Georgia Secretary of State Karen Handel hired Bliss in 2013 to manage her campaign in the hotly contested primary for the U.S. Senate seat being vacated by retiring Sen. Saxby Chambliss. Handel, financially outgunned by wealthy businessman David Perdue and House Appropriations Chair Jack Kingston, nevertheless ran a strong third in the May 2014 primary. She polled 22% to Kingston's 25.8% and Perdue's 30.6%.

In September 2014, Senate Republicans tapped Bliss and his ally LaCivita to rescue the faltering campaign of incumbent Pat Roberts in Kansas, facing a serious challenge from Independent candidate Greg Orman (following the withdrawal of the Democratic nominee, in what was heretofore a three-way general-election contest). Bliss took over day-to-day command of the Kansan's campaign for the final two months. Roberts, behind or even with Orman in nearly all opinion polls that fall, won re-election with a surprisingly strong 53.1% to Orman's 42.5%.

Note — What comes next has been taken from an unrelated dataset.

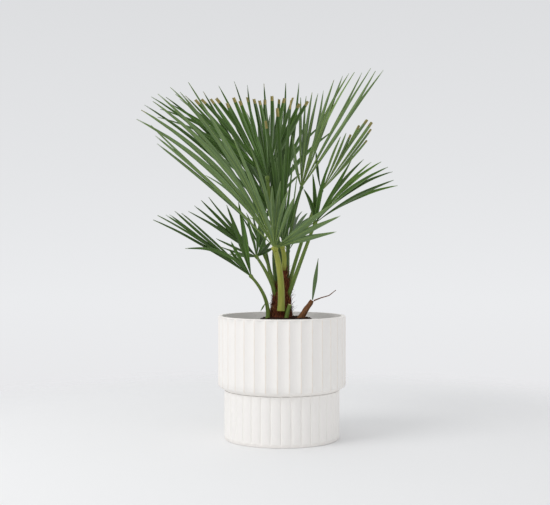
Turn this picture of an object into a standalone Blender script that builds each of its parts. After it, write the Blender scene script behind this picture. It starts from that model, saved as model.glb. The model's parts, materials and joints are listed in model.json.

Bliss's next challenge was the 2016 campaign to re-elect Rob Portman to the U.S. Senate from heavily targeted Ohio, in a presidential year when Democratic turnout was expected to peak, and both parties would bombard Buckeye State voters with tens of millions of dollars in TV, cable and digital ads. Bliss chose to run what Time magazine called "a hyperlocal campaign without betting on the nominee's coattails."

As Real Clear Politics noted, Portman and Bliss had "the thorny challenge of keeping distance from Trump in a state Trump [was] poised to win. Portman, in the year of the outsider, [was] even more of an insider than Clinton . . . Yet he [ran] a local campaign focused on issues like human trafficking and opioid addiction, and secured the endorsement of the Teamsters as well as other unions" (despite being a mostly conservative Republican).

Polls showed the race even (or Portman slightly behind) as of June 2016; afterwards, Portman led Democratic ex-Gov. Ted Strickland in every public survey through Election Day. The final result was 58.0% to 37.2%, nearly a 21-point margin for Portman.

Chris Cillizza of The Washington Post argued that the context of Ohio's result had wider implications. "There are a lot of reasons Republicans held the Senate this fall. But Portman's candidacy in Ohio is the most important one. Portman took a seemingly competitive race in a swing state and put it out of reach by Labor Day, allowing money that was ticketed for his state to be in other races, such as North Carolina and Missouri . . ."

The Washington Post said "Portman took the crown for best campaign", while Real Clear Politics said, "Sen. Rob Portman ran the campaign of the year.". Time magazine called Bliss the "National Republicans’ favorite political fixer"

Portman himself said, ""With an emphasis on utilizing data, grassroots, and technology, Corry led our campaign from behind in the polls to a 21-point victory. He's one of the best strategists in the country."

In naming Bliss to head American Action Network, Chairman Norm Coleman said, "Corry is one of the best young operatives in the country and just managed one of the best campaigns of the 2016 cycle . . .I look forward to working with him to build on our success, and I know we will continue to impact our nation's policies and leaders under his watch." AAN/CLF "promotes limited government policies with the goal of helping House Republicans retain their majority in 2018." Together, AAN and CLF spent $48 million across more than 30 House races in 2016, losing only three of them.

==Personal life==
Bliss, his wife (the former Kim Fanok) and their son live in Northern Virginia.